• **Exercise prompt**: Give back exactly the lines that run from the beginning of the entries to the line containing "of the length.", both included, and nothing else.

• **Supplied information**:
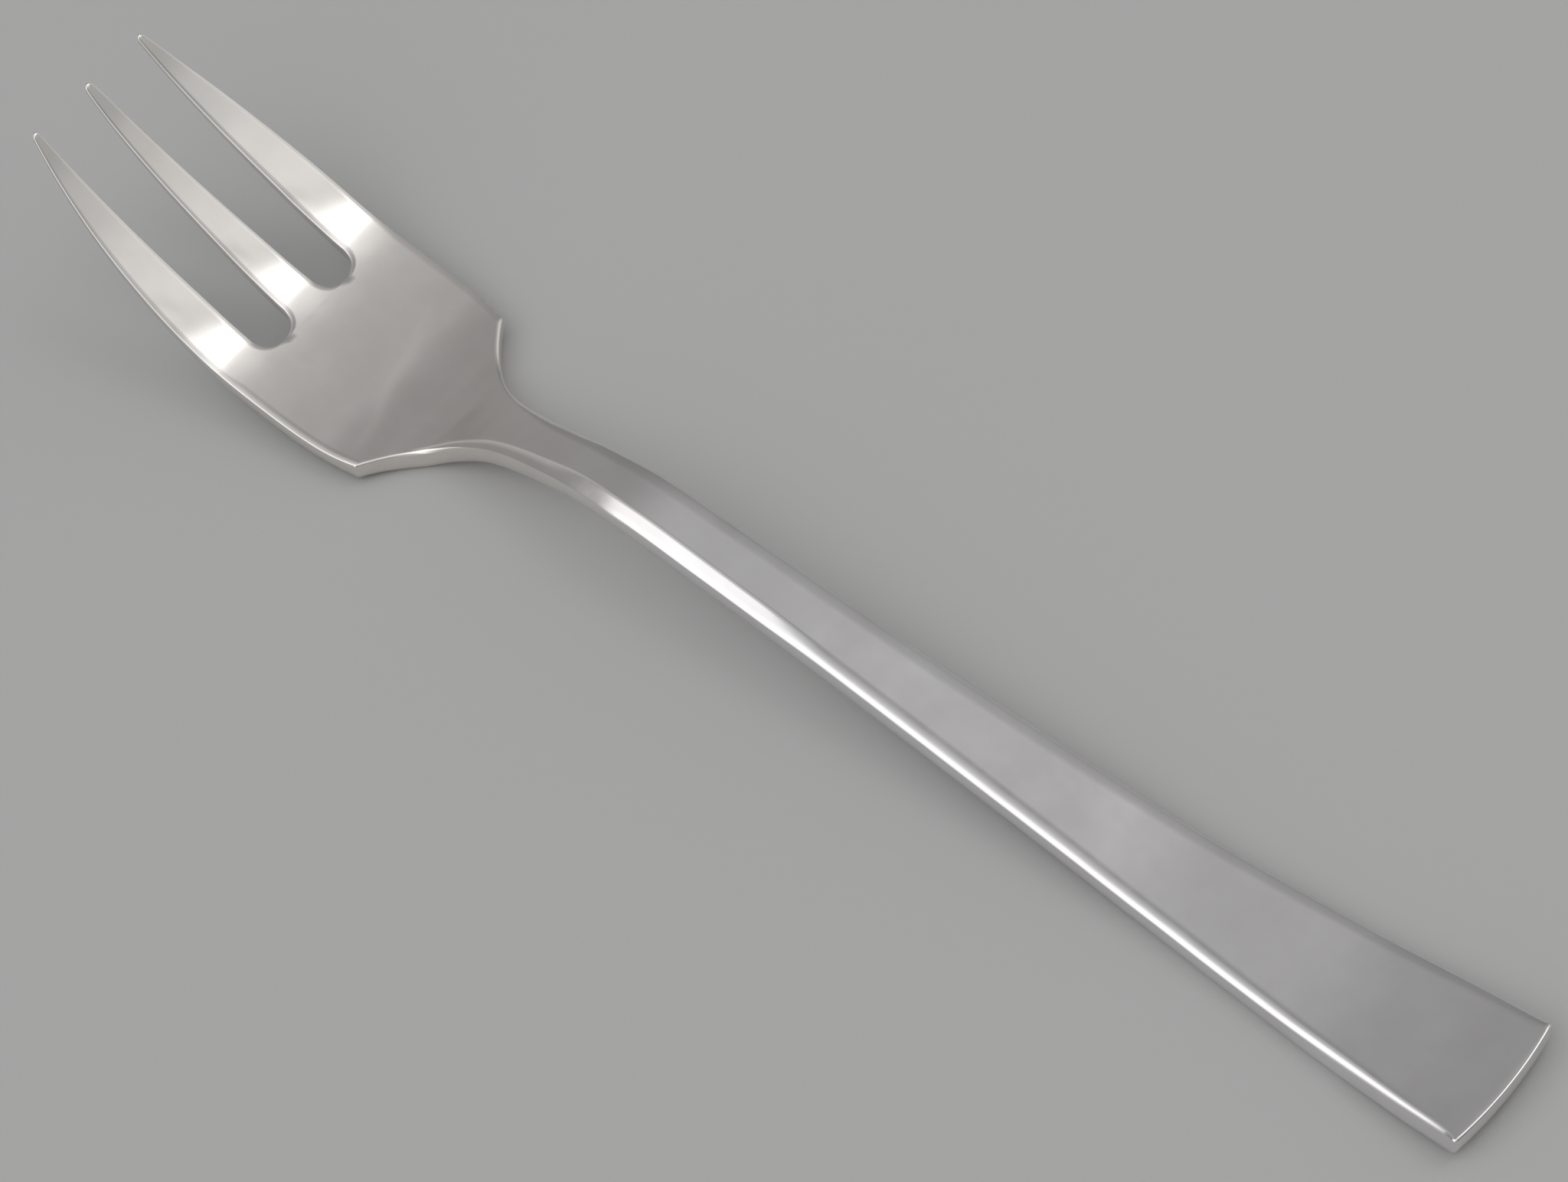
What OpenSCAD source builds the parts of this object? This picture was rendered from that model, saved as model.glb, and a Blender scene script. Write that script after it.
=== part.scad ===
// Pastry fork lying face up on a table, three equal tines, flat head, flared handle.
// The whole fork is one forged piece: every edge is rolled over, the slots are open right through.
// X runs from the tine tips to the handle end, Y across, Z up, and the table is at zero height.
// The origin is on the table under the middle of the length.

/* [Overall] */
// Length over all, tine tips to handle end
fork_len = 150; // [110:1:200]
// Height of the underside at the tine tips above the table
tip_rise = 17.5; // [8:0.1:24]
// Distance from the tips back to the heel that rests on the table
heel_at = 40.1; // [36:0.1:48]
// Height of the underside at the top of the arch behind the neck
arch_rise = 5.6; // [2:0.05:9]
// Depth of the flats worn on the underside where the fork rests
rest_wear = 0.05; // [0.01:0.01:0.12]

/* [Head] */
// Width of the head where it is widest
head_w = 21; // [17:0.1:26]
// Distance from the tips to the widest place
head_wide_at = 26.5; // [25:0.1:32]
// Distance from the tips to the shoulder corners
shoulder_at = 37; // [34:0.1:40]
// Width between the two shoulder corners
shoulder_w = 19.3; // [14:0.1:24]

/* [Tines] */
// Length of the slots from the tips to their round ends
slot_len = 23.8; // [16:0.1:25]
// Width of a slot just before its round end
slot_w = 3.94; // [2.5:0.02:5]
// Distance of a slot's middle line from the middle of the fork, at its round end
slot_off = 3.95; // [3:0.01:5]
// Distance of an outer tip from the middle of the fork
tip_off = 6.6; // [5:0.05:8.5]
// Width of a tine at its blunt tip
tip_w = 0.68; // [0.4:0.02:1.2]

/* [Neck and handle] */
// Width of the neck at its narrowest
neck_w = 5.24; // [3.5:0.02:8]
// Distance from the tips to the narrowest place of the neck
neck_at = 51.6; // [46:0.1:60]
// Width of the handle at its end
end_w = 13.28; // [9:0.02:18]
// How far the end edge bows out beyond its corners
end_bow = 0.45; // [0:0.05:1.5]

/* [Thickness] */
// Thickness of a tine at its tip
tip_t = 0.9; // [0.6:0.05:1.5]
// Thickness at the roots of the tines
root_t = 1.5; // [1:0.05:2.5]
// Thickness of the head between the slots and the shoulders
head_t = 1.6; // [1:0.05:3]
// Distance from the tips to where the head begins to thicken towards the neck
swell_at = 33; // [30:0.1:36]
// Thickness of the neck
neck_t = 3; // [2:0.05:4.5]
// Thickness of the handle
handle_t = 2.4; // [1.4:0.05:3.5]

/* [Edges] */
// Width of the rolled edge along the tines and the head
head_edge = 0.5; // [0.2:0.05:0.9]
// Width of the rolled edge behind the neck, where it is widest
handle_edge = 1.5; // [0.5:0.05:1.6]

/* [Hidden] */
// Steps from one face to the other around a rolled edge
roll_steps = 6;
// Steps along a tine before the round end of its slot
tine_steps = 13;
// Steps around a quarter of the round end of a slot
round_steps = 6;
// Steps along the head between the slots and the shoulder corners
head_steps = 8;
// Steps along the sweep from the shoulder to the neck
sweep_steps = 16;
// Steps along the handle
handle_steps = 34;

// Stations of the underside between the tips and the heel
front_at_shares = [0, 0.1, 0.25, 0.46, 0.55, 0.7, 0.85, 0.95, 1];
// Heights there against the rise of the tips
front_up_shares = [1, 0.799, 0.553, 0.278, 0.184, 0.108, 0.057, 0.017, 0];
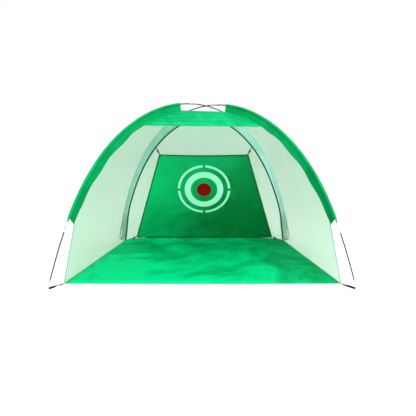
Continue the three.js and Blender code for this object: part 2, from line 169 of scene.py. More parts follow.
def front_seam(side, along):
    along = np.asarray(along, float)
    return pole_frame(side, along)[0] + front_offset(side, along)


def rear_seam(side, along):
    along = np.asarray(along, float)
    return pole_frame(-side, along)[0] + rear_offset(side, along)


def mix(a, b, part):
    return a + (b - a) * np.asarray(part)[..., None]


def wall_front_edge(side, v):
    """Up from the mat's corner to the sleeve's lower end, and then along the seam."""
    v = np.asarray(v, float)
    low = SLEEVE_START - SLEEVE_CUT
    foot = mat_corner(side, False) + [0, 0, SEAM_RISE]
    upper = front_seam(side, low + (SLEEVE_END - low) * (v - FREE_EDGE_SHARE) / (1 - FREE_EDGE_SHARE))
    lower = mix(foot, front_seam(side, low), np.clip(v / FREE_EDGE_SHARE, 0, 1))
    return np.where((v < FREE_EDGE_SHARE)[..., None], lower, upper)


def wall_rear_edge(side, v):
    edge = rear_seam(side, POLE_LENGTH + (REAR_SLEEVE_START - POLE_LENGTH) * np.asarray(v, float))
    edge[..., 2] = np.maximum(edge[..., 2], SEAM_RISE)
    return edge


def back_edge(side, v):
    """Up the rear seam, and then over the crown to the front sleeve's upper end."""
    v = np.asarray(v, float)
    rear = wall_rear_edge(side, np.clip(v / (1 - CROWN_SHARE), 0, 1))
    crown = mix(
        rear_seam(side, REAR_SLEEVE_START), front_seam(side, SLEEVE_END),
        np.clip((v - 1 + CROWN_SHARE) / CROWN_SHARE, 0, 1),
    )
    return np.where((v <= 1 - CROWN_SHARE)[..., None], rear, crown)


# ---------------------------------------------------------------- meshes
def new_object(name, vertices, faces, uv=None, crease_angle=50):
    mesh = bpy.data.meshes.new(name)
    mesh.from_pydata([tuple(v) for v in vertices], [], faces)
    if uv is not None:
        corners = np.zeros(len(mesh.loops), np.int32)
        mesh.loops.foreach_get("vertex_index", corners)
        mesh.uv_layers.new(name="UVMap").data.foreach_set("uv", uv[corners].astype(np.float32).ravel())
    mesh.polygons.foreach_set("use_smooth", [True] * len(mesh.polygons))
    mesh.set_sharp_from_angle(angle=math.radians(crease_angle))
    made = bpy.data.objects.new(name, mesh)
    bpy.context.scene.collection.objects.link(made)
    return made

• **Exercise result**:
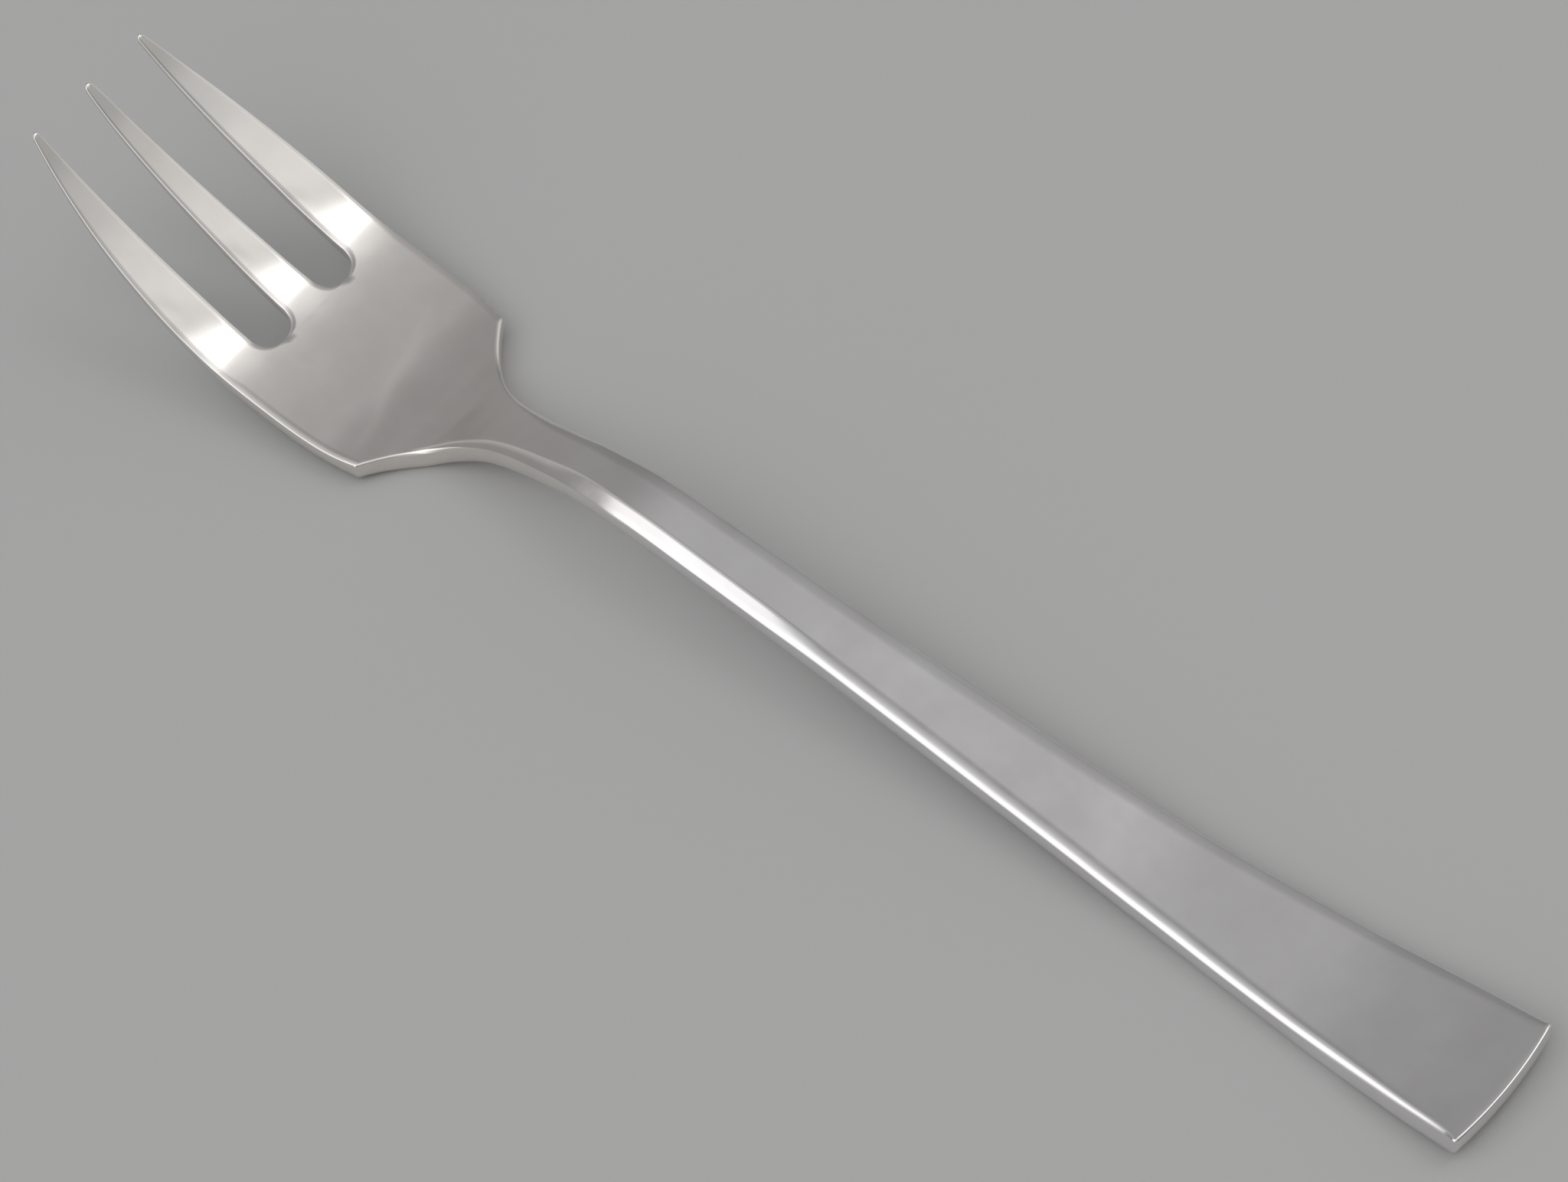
What OpenSCAD source builds the parts of this object? This picture was rendered from that model, saved as model.glb, and a Blender scene script. Write that script after it.
=== part.scad ===
// Pastry fork lying face up on a table, three equal tines, flat head, flared handle.
// The whole fork is one forged piece: every edge is rolled over, the slots are open right through.
// X runs from the tine tips to the handle end, Y across, Z up, and the table is at zero height.
// The origin is on the table under the middle of the length.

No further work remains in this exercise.